Jakob owes his dad for this one. This song is filled with those declaratives that come out of nowhere that filled Bob's "Love and Theft" in 2001 and The Basement Tapes 40 years ago. "Bees make honey. I'll make it mine." "Don't crowd me lady, or I'll fill up your shoe." "I do it big or don't do it at all." "I'm no pig without a wig." "Ain't got no baggage that I can't use." "My captain's decorated." "Got more good luck than I'll ever u se." Can you tell the difference? The peak of copying his dad comes with the line "Me and Delia -- we're more than friends" in which Jakob places himself in the context of the folk tradition. If you take Bob's version of "Delia" on World Gone Wrong seriously, Delia is more than a friend; she's the woman who drove his dad to suicide.

19. Bob Dylan - "Red River Shore" (from Tell Tale Signs)

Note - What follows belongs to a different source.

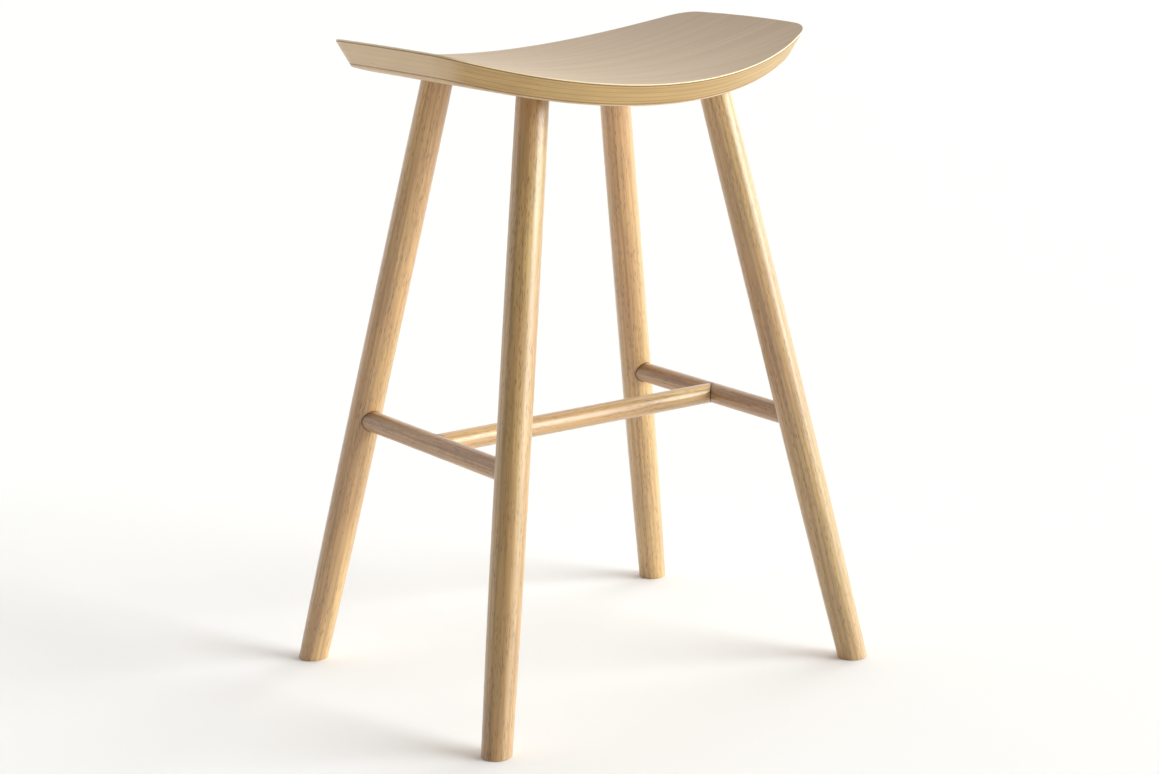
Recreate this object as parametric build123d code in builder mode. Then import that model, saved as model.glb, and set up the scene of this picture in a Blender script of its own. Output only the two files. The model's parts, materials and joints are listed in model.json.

This epic tale is full of mystery. A man who can bring people back from the dead? I've got some ideas on the language he used.... Most people interpret the ending as revealing that the girl from the red river shore is in fact dead. I'm not so certain. I think the speaker himself is dead. That reading would certainly be in keeping with the folk tradition and seems entirely plausible given Dylan. People who read it the other way point out that when he asks about the girl, "no one knew who [he] was talkin' about." Later, though, he says that he doesn't think "anyone ever saw [him] there at all, 'cept the girl from the red river shore." No one said they didn't see her; they said that they only didn't know who she was. The speaker could have already been dead when he saw her, and maybe that's why no one responded; they can't see him because he is but a ghost. The girl may be a ghost now too. At least one of them needs "that guy who lived a long time ago."

20. Flowers Forever - "Happy New Year" (from Flowers Forever)

This song would have fit great in a late 60s art film. Garage rock, the holiday season and in-song spelling all come together here. The guitars and organ grow to a fever pitch of new year enthusiasm.